Bishop Allen Grrr...
(Dead Oceans)
It's become almost a truism in our society, particularly when it comes to criticism of any kind. The most basic of stock responses to stagnation and inert irrelevance; “If it ain't broke, don't fix it.” The phrase is a strange type of self-perpetuating looped circuit that is both symptomatic and reinforcing of deep laziness both on the part of bands and critics alike. Bands get at least decent reviews for not really doing anything new or challenging themselves and critics get to doll out “get out of jail free” cards and rehash earlier reviews of the bands work, really just having to change song names. We see bands try out new things, fail miserably, and get vilified by critics for failing to adhere to the golden rule of apathy. These instances are supposed to count as evidence for the idea, but personally, I give way more credit to a band who pushes themselves into new territory even if they fall flat on their face than bands who just do the same shit over and over and over and over. It really is an indefensible and stifling philosophy, especially when it comes to art (perhaps when we're talking about car safety experimentation it's a bit less necessary, though at the same time I think we'd all be dismayed if we made no advances in car safety through the next decade, say). That being said, nothing will ever stop people from trying to make the case for it, and Brooklyn-based pop big-leaguers Bishop Allen give the enterprise their all on their newest effort Grrr...
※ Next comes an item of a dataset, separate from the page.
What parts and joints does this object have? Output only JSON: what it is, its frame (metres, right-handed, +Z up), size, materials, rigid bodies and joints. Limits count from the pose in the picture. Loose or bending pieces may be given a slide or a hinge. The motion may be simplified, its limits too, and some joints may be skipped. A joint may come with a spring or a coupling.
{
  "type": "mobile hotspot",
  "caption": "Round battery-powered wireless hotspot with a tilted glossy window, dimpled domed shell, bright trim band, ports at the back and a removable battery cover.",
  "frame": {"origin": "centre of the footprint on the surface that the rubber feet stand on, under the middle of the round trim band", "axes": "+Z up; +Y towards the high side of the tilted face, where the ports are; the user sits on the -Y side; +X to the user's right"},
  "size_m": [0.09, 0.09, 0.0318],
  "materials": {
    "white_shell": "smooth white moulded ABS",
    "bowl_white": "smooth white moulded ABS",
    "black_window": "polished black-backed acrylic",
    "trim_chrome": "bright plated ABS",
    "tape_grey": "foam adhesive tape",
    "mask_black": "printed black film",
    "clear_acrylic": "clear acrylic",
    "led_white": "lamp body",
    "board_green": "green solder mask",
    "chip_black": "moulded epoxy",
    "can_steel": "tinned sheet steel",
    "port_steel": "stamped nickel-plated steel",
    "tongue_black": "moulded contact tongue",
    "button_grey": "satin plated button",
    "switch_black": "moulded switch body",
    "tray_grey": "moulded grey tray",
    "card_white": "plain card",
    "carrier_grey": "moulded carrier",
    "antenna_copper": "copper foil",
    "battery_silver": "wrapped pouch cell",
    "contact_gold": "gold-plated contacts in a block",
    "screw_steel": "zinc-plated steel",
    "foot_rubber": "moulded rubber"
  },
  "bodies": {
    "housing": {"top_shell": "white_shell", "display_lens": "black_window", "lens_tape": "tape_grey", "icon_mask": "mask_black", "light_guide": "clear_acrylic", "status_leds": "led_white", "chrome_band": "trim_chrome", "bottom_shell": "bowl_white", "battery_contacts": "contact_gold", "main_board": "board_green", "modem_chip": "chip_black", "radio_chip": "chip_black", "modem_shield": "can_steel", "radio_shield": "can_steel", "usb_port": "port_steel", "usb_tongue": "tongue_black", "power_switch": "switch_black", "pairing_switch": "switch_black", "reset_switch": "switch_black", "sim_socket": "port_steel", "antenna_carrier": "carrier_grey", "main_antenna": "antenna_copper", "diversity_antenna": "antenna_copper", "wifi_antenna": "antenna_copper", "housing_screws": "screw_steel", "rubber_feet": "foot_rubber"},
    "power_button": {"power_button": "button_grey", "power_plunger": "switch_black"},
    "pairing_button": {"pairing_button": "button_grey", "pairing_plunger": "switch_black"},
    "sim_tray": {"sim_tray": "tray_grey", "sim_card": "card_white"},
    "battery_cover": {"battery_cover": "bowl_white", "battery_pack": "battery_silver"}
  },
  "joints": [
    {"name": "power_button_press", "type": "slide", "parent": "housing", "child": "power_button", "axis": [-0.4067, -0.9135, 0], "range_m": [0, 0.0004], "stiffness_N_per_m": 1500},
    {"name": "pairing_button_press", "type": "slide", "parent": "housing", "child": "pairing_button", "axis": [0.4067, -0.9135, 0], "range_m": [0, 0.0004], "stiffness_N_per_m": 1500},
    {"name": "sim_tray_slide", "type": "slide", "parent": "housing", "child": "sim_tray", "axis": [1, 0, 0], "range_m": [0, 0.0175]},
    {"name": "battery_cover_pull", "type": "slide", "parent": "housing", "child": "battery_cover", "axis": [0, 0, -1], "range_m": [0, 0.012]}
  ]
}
The pure toothache pop that the band honed over the course of their half cringe-inducing-self-promoting-name-hyping, half dogged indie band working hard for the people, 2006 12 EP project (where they released one EP per month for one year), is here in full effect (as one might be able to guess from the Hello Kitty cuteness of the title). Also, the production bells and whistles that the band learned during that project are even more obvious than on The Broken String, which followed up the EP project the next year. It's sort of like a kid who just learned a new, cheap move in Street Fighter II and now uses that move exclusively in every fight. Everything on here is whip-crackingly precise and well defined. Every word sung is enunciated as distinctly as if I were listening to a Rosetta Stone CD. The instrumentation, while coming off overall as a sort of unoriginal, buffet-style sampling of various contemporary pop idioms (hand-clap-begging la la la choruses? Check, swelling string bits? Check, totally “quirky” instruments? Check.), is well constructed and thoughtful and there are no shortage of mildly addictive, sugary hooks to keep you jittery for the majority of the record.
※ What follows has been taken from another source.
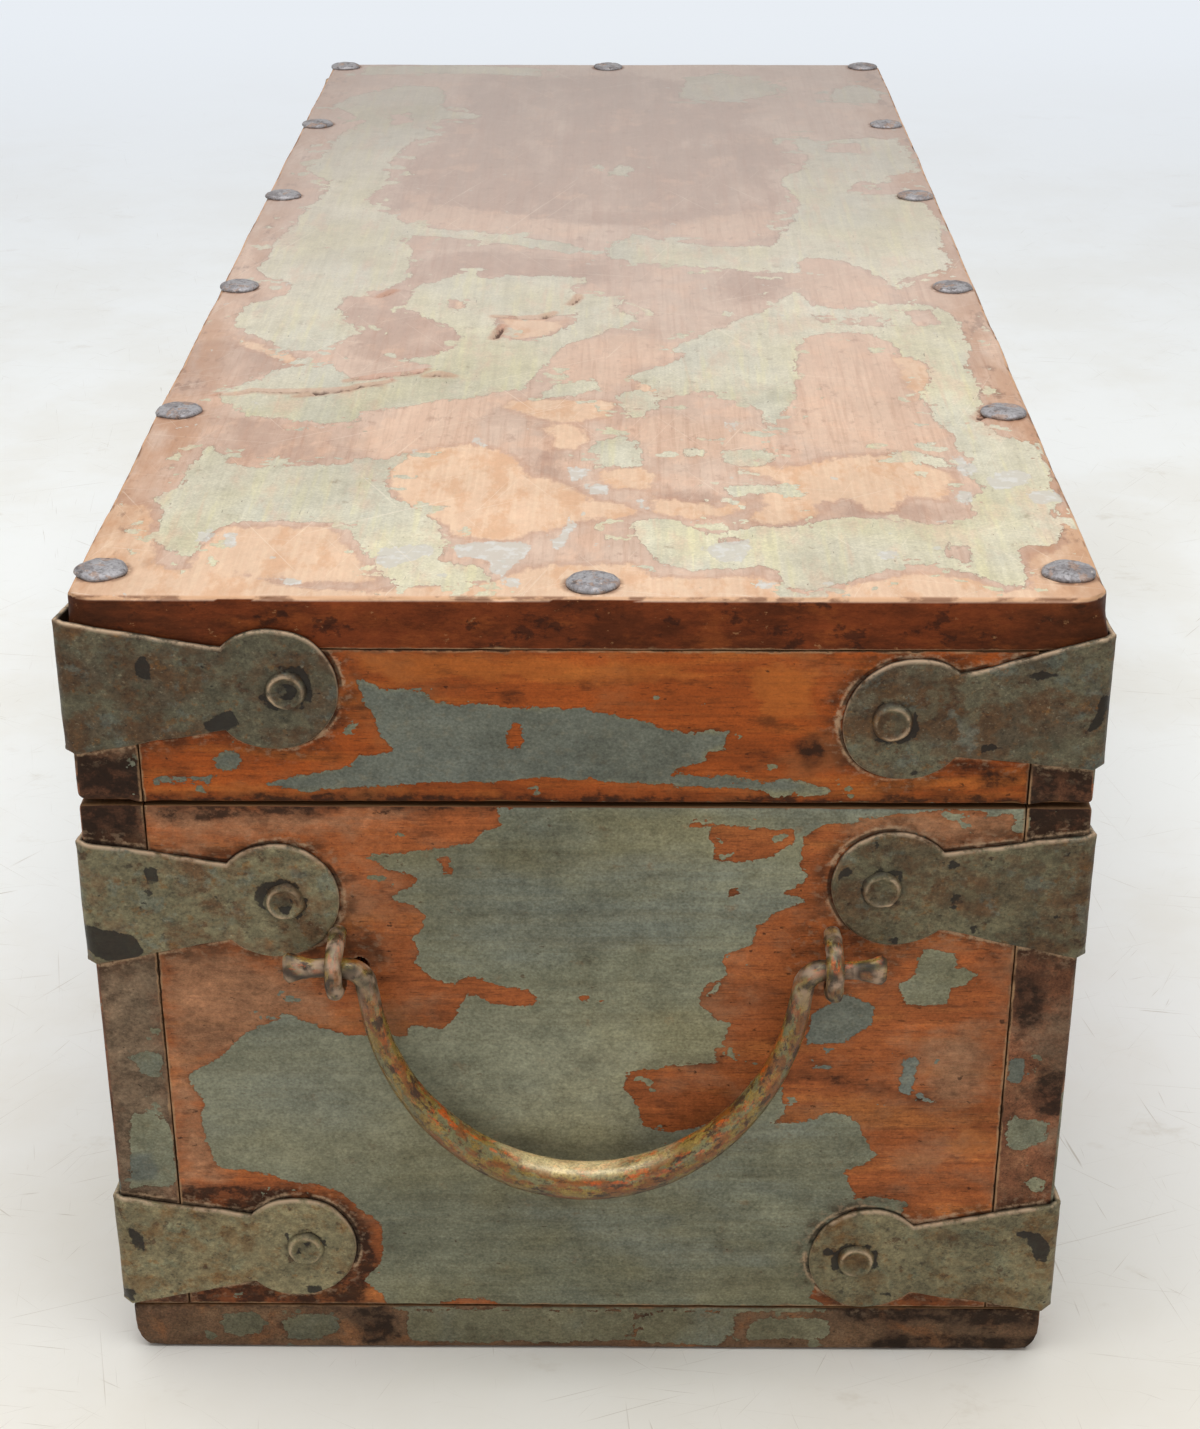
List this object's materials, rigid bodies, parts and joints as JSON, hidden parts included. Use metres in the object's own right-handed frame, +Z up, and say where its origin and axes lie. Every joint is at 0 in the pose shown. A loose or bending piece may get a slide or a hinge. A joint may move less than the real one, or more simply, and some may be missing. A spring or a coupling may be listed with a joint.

However there is this strange feeling that lurks beneath everything. The melodies are so saccharine, the beats are so peppy and eager to please that the entire affair teeters perpetually on the edge of cloying. It's like a bizarre, creepy carnival that seems ostensibly perfect, with awesome rides, pretty colors, friendly employees and great big animal suits wandering around giving out free candy and hugs forever, but that is secretly run by mutant child slaves who come out at night to round up any stray fun-seekers to grind up for food. Perhaps it's not as grave as all that, but this album gives off a decidedly Stepford Wives feel as I found myself constantly wondering, “are these people really that happy all the time?” Everything seems to beckon you in, inviting you to just surrender and like it, offering itself up fully much too easily.
Bishop Allen (read: songwriters and two permanent members Justin Rice and Christian Rudder) has always been known for their sort of high-end brand of collegiate lyrical sensibility, effortlessly spinning Harvard English class witticisms and instantly coming back at themselves with even more nimble repartees. On Grrr... this characteristic erudition is beefed up like never before to the point where one might not be faulted for mistaking the album for a particularly well done caricature of the band. Vocalist Rice has never before been as openly cognizant of his own adorableness and the tone of nausea-inducing sugar rushes is set from the opener, Dimmer, where he warbles “olly olly oxen free/can you see me.” Ugh. Or the line “Oh pobrecita!/ tragic little teacup” off of The Lion and the Teacup. I could sit here all day and go through the lyrics but what's the point? At base, the majority of these songs are inane, all-too-self-aware exercises in labored and overdone, hyper-literate cuteness. It seems like this album presents some evidence for an addendum to the original maxim we were discussing; “Sometimes not being broke is the best reason of all to do some fixing.”
The album is not an abject failure however, as there are bits, just tiny bits, of it that give off the faintest wisps of something more. There are single lines that one is able to tease out of the sticky mess that are arresting, almost elegant in places. “I was found out in the rushes/like a can of paint and old paintbrushes” off the track Oklahoma is a nice little example of the eye (however currently cataract ridden it may be) the songwriters have for striking everyday details. On Cue the Elephants, the album's only front-to-back good song, the band largely forgoes the cotton candy fluff of the other tracks, opting for a basically more elastic and open song structure, and slices of truly energetic guitar and drum work (perhaps the final dying embers of Rice and Rudder's punk roots). The lyrics even hint at something less than utterly joyous! Hallelujah! In the chorus of that track, Bishop Allen asks “Can you and me/save the city/I thought that we promised we would.” I've got a more relevant question, one that I hope will someday be answered with a witty, articulate “Yes”; “Can Bishop Allen save themselves?”